According to Geoff Robinson's answer to a previous question, finite groups are almost never rational: any abelian composition factor has order at most 11; other than alternating groups, there are only five nonabelian simple groups that can appear.

The question I most care about it:

Which finite simple groups are RRR?

For example, which sporadic groups are RRR?

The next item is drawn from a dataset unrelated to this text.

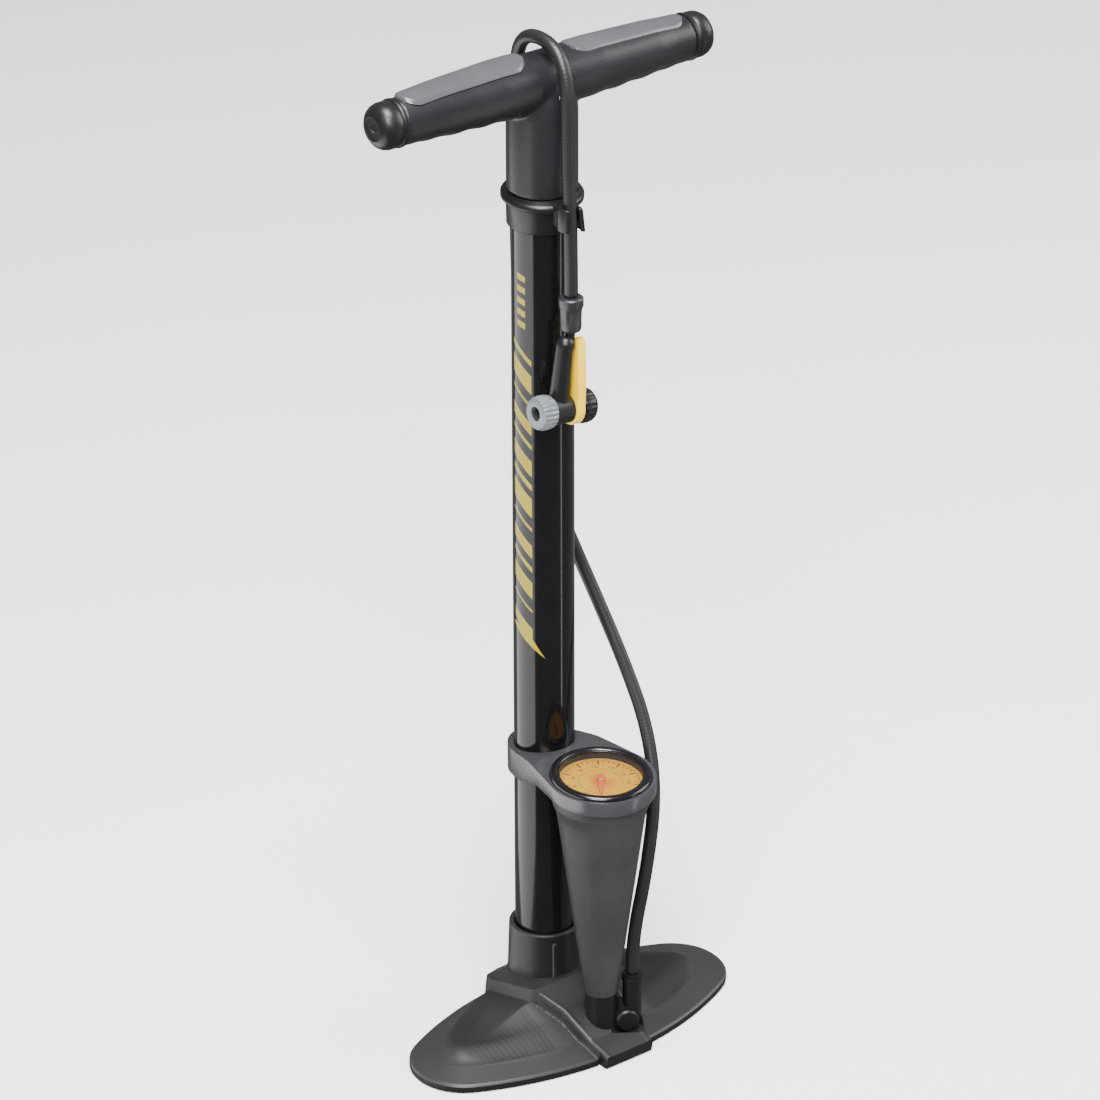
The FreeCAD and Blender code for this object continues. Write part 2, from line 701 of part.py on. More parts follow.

• There are many finite simple groups with this property. For example, looking at the Atlas, in order of size, there are $L_2(7)$, $A_7$, $U_3(3)$, $M_{11}$, $A_8$, $M_{12}$, $U_3(5)$, $A_9$, $M_{22}$, and so on. You might try looking at the Atlas for yourself for the sporadic ones. Jun 26, 2023 at 14:42
• No, for $p$ prime, $\mathrm{Alt}(p)$ is not RRR if $p\equiv 1$ mod $4$, as $c^k$ is not conjugate to $c^{\pm 1}$ when $k$ is a multiplicative generator mod $p$ and $c$ is a $p$-cycle. (This is "visible" in $\mathrm{Alt}(5)$ viewed as group of motions of the icosahedron, since rotations of angle $2\pi/5$ and $4\pi/5$ are neither conjugate, nor inverse-conjugate.)
– YCor
Jun 26, 2023 at 18:25
• The values of an irreducible character of ${\rm Alt}(n)$ at an element of cycle-type $\lambda$ are all rational, unless the parts of $\lambda$ are all odd, and none are repeated, in which case, the character values lie in $\mathbb{Q}[ \sqrt{\epsilon \prod_{i} \lambda_{i}]},$ where $\lambda_{i}$ is the $i$-th part of $\lambda$, and the product is congruent to $\epsilon$ (mod $4$), This result appears in James and Kerber is used in a paper that Thompson and I wrote in 1994 in the Journal of Algebra, determining the field generated by all character values of a given alternating group. Jun 26, 2023 at 19:17
• I think a similar phenomenon occurs in ${\rm PSL}(2,p)$ when $p \equiv 1$ (mod $4$), for then $-1$ is a quadratic residue (mod $p$), and ${\rm PSL}(2,p)$ is not $RRR$ ( this also explains ${\rm Alt}(5)$ another way). Jun 26, 2023 at 19:27
• @LSpice : I think I was more restrained than that in my language in my answer to the previous question, but it is fair to say that symmetric groups have pretty small measure as a subset of the set of all finite groups. Jun 28, 2023 at 11:09

Rational-relative-to-real groups are frequently called inverse semi-rational groups (or cut groups). Inverse semi-rational groups are a subclass of semi-rational groups. A finite group $$G$$ is semi-rational if for every $$g \in G$$ there exists a positive integer $$m_0$$ such that every primitive power $$g^a$$ ($$a \in (\mathbb{Z}/\operatorname{order}(g))^\times$$) is conjugate to $$g$$ or $$g^{m_0}$$. A semi-rational group is inverse semi-rational if we can take $$m_0 = -1$$ for every $$g \in G$$ in the above definition. The terms semi-rational groups and inverse semi-rational groups were introduced in the article [Chillag–Dolfi, Semi-rational solvable groups, Journal of Group Theory 13(4), 2010, 535-548]. In [Alavi–Daneshkhah, On semi-rational finite simple groups, Monatshefte für Mathematik 184(2), 2017, 175-184] the authors determined the finite simple semi-rational groups.
Note that, in the statement of Theorem 1.1 of Alavi–Daneshkhah, the group $$G_2(4)$$ is missing. The Tits group, the Suzuki groups, the Ree groups and the Steinberg triality groups are discarded in the proof, so should actually be removed from the list in Theorem 1.1.